Filter the data for lines with the word "More", then copy every line so identified.

========================================================================

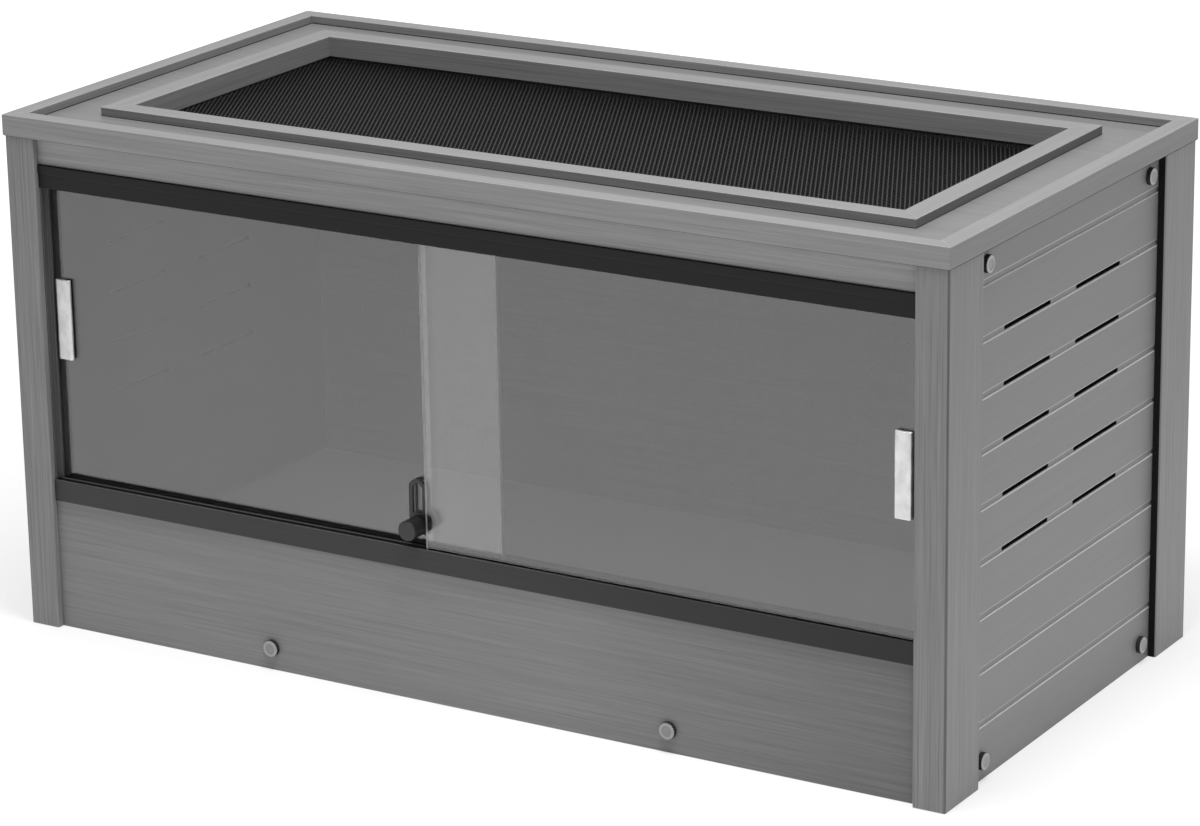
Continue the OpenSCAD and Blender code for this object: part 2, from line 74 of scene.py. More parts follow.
def startEdit(piece, kind="FACE"):
    pick(piece)
    bpy.ops.object.mode_set(mode="EDIT")
    bpy.ops.mesh.select_mode(type=kind)
    bpy.ops.mesh.select_all(action="DESELECT")


def endEdit():
    bpy.ops.object.mode_set(mode="OBJECT")


def selectFaces(piece, wanted):
    mesh = bmesh.from_edit_mesh(piece.data)
    for face in mesh.faces:
        face.select_set(wanted(face.calc_center_median(), face.normal))
    bmesh.update_edit_mesh(piece.data)


def selectEdges(piece, wanted):
    mesh = bmesh.from_edit_mesh(piece.data)
    for edge in mesh.edges:
        edge.select_set(wanted(edge.verts[0].co, edge.verts[1].co))
    bmesh.update_edit_mesh(piece.data)


def selectVertices(piece, wanted):
    mesh = bmesh.from_edit_mesh(piece.data)
    for vertex in mesh.verts:
        vertex.select_set(wanted(vertex.co))
    bmesh.update_edit_mesh(piece.data)


def bevelSelected(width, segments):
    bpy.ops.mesh.bevel(offset=width * mm, segments=segments, affect="EDGES")


def cutAcross(piece, places, direction):
    startEdit(piece)
    for place in places:
        bpy.ops.mesh.select_all(action="SELECT")
        bpy.ops.mesh.bisect(plane_co=place, plane_no=direction)
    endEdit()


def joinAll(pieces):
    # the first one takes the others in
    deselectAll()
    for piece in pieces:
        piece.select_set(True)
    bpy.context.view_layer.objects.active = pieces[0]
    bpy.ops.object.join()


def applyModifiers(piece):
    pick(piece)
    for modifier in list(piece.modifiers):
        bpy.ops.object.modifier_apply(modifier=modifier.name)


def bakePlace(piece):
    pick(piece)
    bpy.ops.object.transform_apply(location=True, rotation=True, scale=True)


def recalculateNormals(piece):
    startEdit(piece)
    bpy.ops.mesh.select_all(action="SELECT")
    bpy.ops.mesh.normals_make_consistent(inside=False)
    endEdit()


def near(a, b, reach=0.00002):
    return abs(a - b) < reach


# shader nodes

untinted = (1.0, 1.0, 1.0)


def newMaterial(name):
    material = bpy.data.materials.new(name)
    material.use_nodes = True
    tree = material.node_tree
    tree.nodes.clear()
    shader = tree.nodes.new("ShaderNodeBsdfPrincipled")
    output = tree.nodes.new("ShaderNodeOutputMaterial")
    tree.links.new(shader.outputs["BSDF"], output.inputs["Surface"])
    return material, tree, shader


def stretchedNoise(tree, scale, detail=4.0, roughness=0.55):
    place = tree.nodes.new("ShaderNodeTexCoord")
    stretch = tree.nodes.new("ShaderNodeMapping")
    stretch.inputs["Scale"].default_value = scale
    noise = tree.nodes.new("ShaderNodeTexNoise")
    noise.inputs["Scale"].default_value = 1.0
    noise.inputs["Detail"].default_value = detail
    noise.inputs["Roughness"].default_value = roughness
    tree.links.new(place.outputs["Object"], stretch.inputs["Vector"])
    tree.links.new(stretch.outputs["Vector"], noise.inputs["Vector"])
    return noise.outputs["Fac"]


def mapRange(tree, value, low, high, fromLow=0.3, fromHigh=0.7):
    # most of a noise lies between fromLow and fromHigh
    node = tree.nodes.new("ShaderNodeMapRange")
    node.inputs["From Min"].default_value = fromLow
    node.inputs["From Max"].default_value = fromHigh
    node.inputs["To Min"].default_value = low
    node.inputs["To Max"].default_value = high
    tree.links.new(value, node.inputs["Value"])
    return node.outputs["Result"]


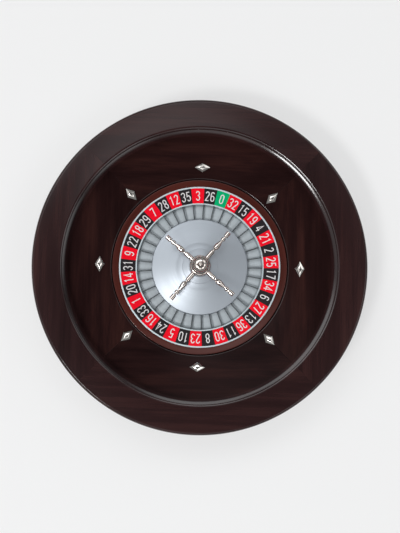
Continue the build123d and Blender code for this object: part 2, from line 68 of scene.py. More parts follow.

========================================================================

SOLUTION TO THE EXERCISE >>
Continue the OpenSCAD and Blender code for this object: part 2, from line 74 of scene.py. More parts follow.
Continue the build123d and Blender code for this object: part 2, from line 68 of scene.py. More parts follow.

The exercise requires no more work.